At least one of P, Q.

PvQ
QvP
"Either the other team will score and tie up the game, or we win!" can be symbolized as '(S&T)vW'.
P unless Q.
Q unless P.
Unless P, Q.
Unless Q, P.
PvQ
~Q>P
~P>Q
"We win unless the other team scores" can be symbolized as 'WvS'.
Neither P nor Q.
Not-P and not-Q.
~(PvQ)
~P&~Q
"They neither scored nor tied the game" may be symbolized as either '~(SvT)' or '~S&~T'.
It's not the case that both P and Q.
Not both P and Q.
Either not-P or not-Q.
~(P&Q)
~Pv~Q
"Sandra is not both brave and careful" may be symbolized as either '~(B&C)' or '~Bv~C'.

Negation

There are lots of ways to indicate negation.

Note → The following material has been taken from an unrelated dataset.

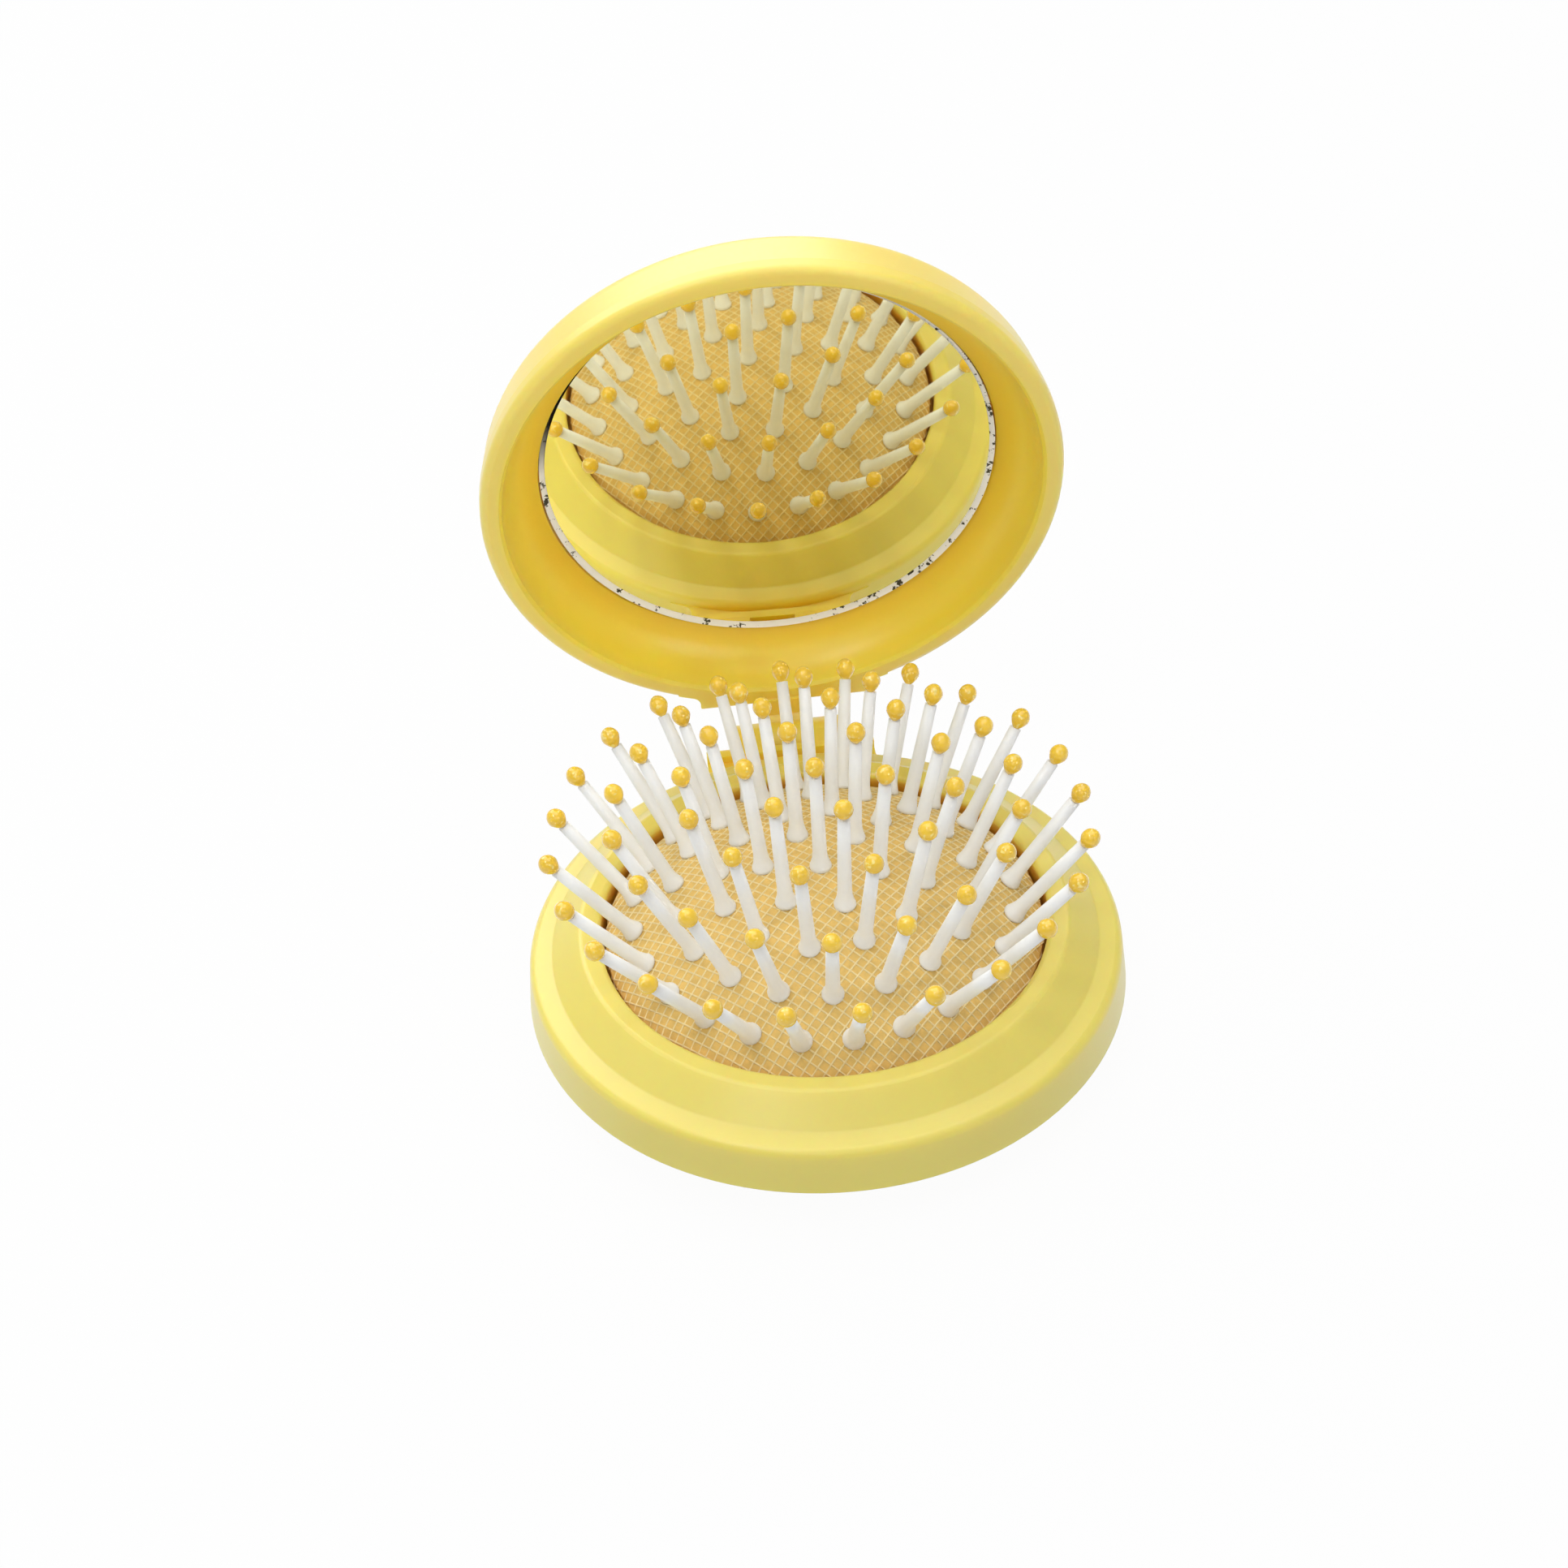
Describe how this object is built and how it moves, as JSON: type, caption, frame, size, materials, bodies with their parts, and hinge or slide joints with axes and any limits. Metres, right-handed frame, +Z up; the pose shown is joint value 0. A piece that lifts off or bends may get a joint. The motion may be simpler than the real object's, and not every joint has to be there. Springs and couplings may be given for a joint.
{
  "type": "folding hairbrush with mirror",
  "caption": "Round pocket hairbrush with a pop-up cushioned pad of ball-tipped pins, pushed up by a button in the back, and a hinged lid that holds a mirror.",
  "frame": {"origin": "centre of the flat ring that the brush stands on", "axes": "+Z up out of the pad, -Y towards the front, +Y towards the hinge, +X to the right seen from the front"},
  "size_m": [0.0718, 0.0872, 0.0846],
  "materials": {
    "shell": "satin moulded plastic",
    "inner_plastic": "matte",
    "steel": "satin",
    "pad_rubber": "matte",
    "pad_weave": "fine diagonal net weave",
    "pin_nylon": "satin, slightly translucent",
    "ball_tip": "gloss",
    "mirror": "polished, bevelled edge",
    "tape": "foam tape",
    "button": "satin moulded plastic"
  },
  "bodies": {
    "base": {"base_shell": "shell", "back_cover": "shell", "clamp_ring": "inner_plastic", "hinge_pin": "steel", "cushion_pad": "pad_rubber", "pad_facing": "pad_weave"},
    "lid": {"lid_shell": "shell", "mirror_glass": "mirror", "mirror_tape": "tape"},
    "button": {"push_button": "button", "button_plate": "inner_plastic", "pins_ring_0": "pin_nylon", "ball_tips_ring_0": "ball_tip"},
    "pin_ring_1": {"pins_ring_1": "pin_nylon", "ball_tips_ring_1": "ball_tip"},
    "pin_ring_2": {"pins_ring_2": "pin_nylon", "ball_tips_ring_2": "ball_tip"},
    "pin_ring_3": {"pins_ring_3": "pin_nylon", "ball_tips_ring_3": "ball_tip"},
    "pin_ring_4": {"pins_ring_4": "pin_nylon", "ball_tips_ring_4": "ball_tip"}
  },
  "joints": [
    {"name": "lid_hinge", "type": "hinge", "parent": "base", "child": "lid", "pos_m": [0, 0.0404, 0.009], "axis": [-1, 0, 0], "range_deg": [-78.7, 0], "deforming": ["cushion_pad", "pad_facing", "pins_ring_0", "pins_ring_1", "pins_ring_2", "pins_ring_3", "pins_ring_4", "ball_tips_ring_0", "ball_tips_ring_1", "ball_tips_ring_2", "ball_tips_ring_3", "ball_tips_ring_4"]},
    {"name": "button_press", "type": "slide", "parent": "base", "child": "button", "axis": [0, 0, -1], "range_m": [0, 0.0168], "deforming": ["cushion_pad", "pad_facing"]},
    {"name": "pin_ring_1_drop", "type": "slide", "parent": "base", "child": "pin_ring_1", "axis": [0, 0, -1], "range_m": [0, 0.01685]},
    {"name": "pin_ring_2_drop", "type": "slide", "parent": "base", "child": "pin_ring_2", "axis": [0, 0, -1], "range_m": [0, 0.01555]},
    {"name": "pin_ring_3_drop", "type": "slide", "parent": "base", "child": "pin_ring_3", "axis": [0, 0, -1], "range_m": [0, 0.01127]},
    {"name": "pin_ring_4_drop", "type": "slide", "parent": "base", "child": "pin_ring_4", "axis": [0, 0, -1], "range_m": [0, 0.0048]}
  ],
  "couplings": [
    {"joint": "pin_ring_1_drop", "follows": "button_press", "ratio": 0.9908},
    {"joint": "pin_ring_2_drop", "follows": "button_press", "ratio": 0.9136},
    {"joint": "pin_ring_3_drop", "follows": "button_press", "ratio": 0.6589},
    {"joint": "pin_ring_4_drop", "follows": "button_press", "ratio": 0.2739}
  ]
}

Words like "not", "it's not the case that" are obvious examples. The prefixes "un" or "not" are sometimes indicative of negation. See the tutorial for more... .

Punctuation

We use parentheses in SL to group sentential components and so show the sentence's structure. English has many means to do this. Consider the following sentence of English:

The Russian president will be reelected if and only if either the opposition bows out or the gods intervene.

Is this symbolized as the following?

R=(BvI)

Yes, this is correct. But how do we know the parentheses group 'BvI'? Why not

(R=B)vI

If the second translation were intended, then the English sentence in question would have begun with an "Either". This would have indicated that the main connective was the "or". Instead, the word "either" comes just before "the opposition bows out" and groups that with "the gods intervene" to form the disjunction. (Thus the word "either" works much like a left hand parenthesis.)

Other ways to indicate a main connective at the beginning of a sentence are to use "Both", "Either", or "If". Commas are also frequently used to set off two immediate components of the main connective. Examples? How about: "If one of the British and French win, then both the Americans and the Russians loose." This would be

(BvF)>(A&R)

All of these basic rules must be used together when you get to more complicated sentences. But practice first on the simpler cases.